Born on 31 July 1953 in Hampstead in London, McDowell (pictured above on the left) was playing the cello before he was five years old, and at ten he won a scholarship to the Yehudi Menuhin School. He made his first public performance at just 11, in Benjamin Britten’s chamber opera The Turn Of The Screw, and went on to study at further prestigious institutions such as the Royal College of Music and the Guildhall School of Music and Drama.
It was early ELO member Wilf Gibson who enticed McDowell to join the formative ranks of the inventive new classically-informed pop band in 1972, when he was only 19. Roy Wood, who had helped form ELO with his former colleague from the Move, Jeff Lynne, quickly left to form Wizzard, and took McDowell with him.
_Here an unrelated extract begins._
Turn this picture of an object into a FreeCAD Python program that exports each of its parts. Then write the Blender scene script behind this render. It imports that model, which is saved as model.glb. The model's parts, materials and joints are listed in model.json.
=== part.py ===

But the cellist returned to ELO to appear on 1974’s Eldorado album and was also a key part of their run of hugely successful releases during the rest of the decade, appearing on Face The Music, A New World Record and Out Of The Blue. He appeared in videos for tracks from 1979’s Discovery, but not on the album itself. In the early 1990s, he was part of the “splinter” ELO project Electric Light Orchestra Part II.
McDowell went on to play in various other groups and classical ensembles including several chamber groups, and on albums by fellow ELO cellist Melvyn Gale, prog rock supergroup Asia and their member Geoff Downes. As well as composing arrangements for film and theatre productions, he was also noted for his work in computer music programming, especially on the 1992 programme Fractal Music Composer.